Kubernetes Storage Provisioning with Storage Classes

Kubernetes is designed to manage containerized applications at scale. One key feature for applications that need persistent storage is Storage Classes. Storage classes allow Kubernetes to dynamically provision storage based on specific storage requirements such as performance, availability, and cost. This is particularly useful for managing different types of persistent volumes (PVs) and ensuring that applications have the appropriate storage backends for their needs.

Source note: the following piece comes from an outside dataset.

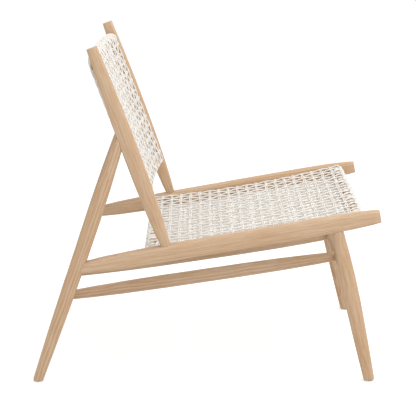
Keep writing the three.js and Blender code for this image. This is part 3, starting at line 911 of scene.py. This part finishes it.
def weft_of(belt, first_row, last_row):
    """Points and run of the one long cord that weaves these rows of a panel."""
    rows, reach = rows_of(belt), belt.warps[-1] + PAIR / 2 + CORD
    corner = np.linspace(-math.pi / 2, math.pi / 2, LOOP_POINTS + 2)[1:-1]
    travel, across, lift = [], [], []
    for k in range(first_row, last_row):
        row, sign = rows[k], (-1 if k % 2 == 0 else 1)
        crossings = (len(belt.warps) - 1) * (2 if is_under(belt, k) else 1)
        side = np.linspace(belt.warps[0], belt.warps[-1], crossings * STEPS + 1)
        side = np.concatenate([[-reach], side, [reach]])
        wave = crest(np.linspace(0, crossings, crossings * STEPS + 1))
        wave = np.concatenate([[0], wave, [0]])
        close = min(abs(row - rows[k - 1]), abs(rows[(k + 1) % len(rows)] - row)) < ROW / 2
        stray = CLOSE_STRAY if close else belt.looseness
        spacing = 2 * reach / len(side)
        drift = stray * wandering(len(side), spacing, *WEFT_DRIFT)
        apart = stray * np.abs(wandering(len(side), spacing, *WEFT_PARTING))
        there, again = row + drift - PAIR / 2, row + drift + PAIR / 2 + apart
        # Across, round the outermost pair and back, and then on to the next row.
        travel += [there, (there[-1] + again[-1] + np.sin(corner) * PAIR) / 2, again[::-1]]
        across += [side, reach + np.cos(corner) * PAIR / 2, side[::-1]]
        lift += [sign * WEFT_LIFT * wave, np.zeros(len(corner)), sign * WEFT_LIFT * wave[::-1]]
        if k + 1 < last_row:
            travel += [again[0] + STEP_SHARES * (rows[k + 1] - row - PAIR)]
            across += [-reach - np.sin(math.pi * STEP_SHARES) * CORD / 2]
            lift += [np.zeros(len(STEP_SHARES))]
    travel, across, lift = map(np.concatenate, (travel, across, lift))
    return belt.place(travel, across, lift), [(0, len(travel), False)]


print("the weft rises", round(WEFT_LIFT / MM, 2), "mm at a crossing")

# %% [markdown]
# ## Turns round the bars
#
# Under the warp the weaver winds plain turns of cord round the bar here and there, which bed the
# pairs and cover the wood. All turns are the same ring, so the second tree repeats one along a
# line, each a little larger than the bar needs. Their groups come from slow waves like those of
# the strands: a turn is kept where the waves stand high.

# %% Wind the bars
TURN_PITCH = 1.02 * CORD        # from one turn to the next
GROUP_WAVES = (0.083, 0.037, 0.021)
GROUP_LEVEL = 0.4               # turns are kept where the waves stand above this


def turns_of(belt, at_second):
    """The places of the turns that wind a bar under the weave, in close groups with gaps."""
    sides = np.arange(-belt.half_width + CORD, belt.half_width - CORD, TURN_PITCH)
    sides = sides[wandering(len(sides), CORD, 1.0, GROUP_WAVES) > GROUP_LEVEL]
    travel = belt.length + belt.arc / 2 if at_second else 2 * belt.length + 1.5 * belt.arc
    return belt.place(travel, sides, -belt.radius), [(0, len(sides), False)]


print("turns lie", round(TURN_PITCH / MM, 2), "mm apart")

# %% Make both panels
ROUND_CORD = {"Cord Diameter": CORD, "Sides": 8, "Material": paper}
PLAIN_CORD = dict(ROUND_CORD, Sides=6)  # for cord that the weft mostly covers

for name, belt in (("seat", seat), ("back", back)):
    node = name + "_weave"
    pieces = []
    for part, points_and_runs in (("warp", warp_of(belt)), ("fillers", fillers_of(belt))):
        pieces.append(made_by(strand_tree, f"{name}_{part}", *points_and_runs, PLAIN_CORD))
    total, half_way = len(rows_of(belt)), len(rows_of(belt)) // 2
    for part, first_row, last_row in (("face", 0, half_way), ("rear", half_way, total)):
        weft = weft_of(belt, first_row, last_row)
        pieces.append(made_by(strand_tree, f"{name}_weft_{part}", *weft, ROUND_CORD))
    ring_sizes = {**PLAIN_CORD, "Ring Radius": ring_radius(belt)}
    for bar, at_second in (("first", False), ("second", True)):
        turns = turns_of(belt, at_second)
        pieces.append(made_by(turn_tree, f"{name}_{bar}_bar_turns", *turns, ring_sizes))
    for piece in pieces:
        put_on_chair(piece, "woven_cord", node)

In this article, we’ll explore the concept of Storage Classes in Kubernetes, how they work with Persistent Volumes (PVs) and Persistent Volume Claims (PVCs), and how to create and use storage classes effectively for different types of storage provisioning.


What is a Storage Class?

A Storage Class in Kubernetes defines a way to describe different types of storage that a cluster can offer. It provides a way for administrators to define how dynamic storage volumes should be created. This includes the type of storage (e.g., SSD, HDD), the storage backend (e.g., AWS EBS, GCP Persistent Disk, NFS), and parameters like replication, encryption, and performance characteristics.

Storage classes are particularly useful when the storage needs vary for different workloads. For example, you might have a workload that requires high-performance storage (e.g., SSD), while another can tolerate slower, cheaper storage (e.g., HDD).


Components of Kubernetes Storage Provisioning

  1. Persistent Volume (PV):

    • A Persistent Volume is a piece of storage in the cluster that has been provisioned by an administrator or dynamically provisioned using a Storage Class. PVs are physical storage resources in your infrastructure.
  2. Persistent Volume Claim (PVC):

    • A Persistent Volume Claim is a request for storage by a user or application. A PVC specifies the size, access modes, and storage class of the volume the application needs.
  3. Storage Class (SC):

    • A Storage Class defines the properties of the storage (such as performance, replication, etc.). The provisioner field defines the underlying storage provider (e.g., AWS EBS, GCE Persistent Disk, or NFS), and parameters specify additional options.
  4. Provisioner:

    • The Provisioner specifies the plugin or backend responsible for provisioning storage (e.g., kubernetes.io/aws-ebs for AWS EBS or kubernetes.io/gce-pd for Google Cloud).

How Storage Classes Work in Kubernetes

When a PVC is created by a user, it references a Storage Class that describes the desired storage characteristics. The Storage Class is linked to the Provisioner that dynamically provisions the PV according to the PVC’s specifications.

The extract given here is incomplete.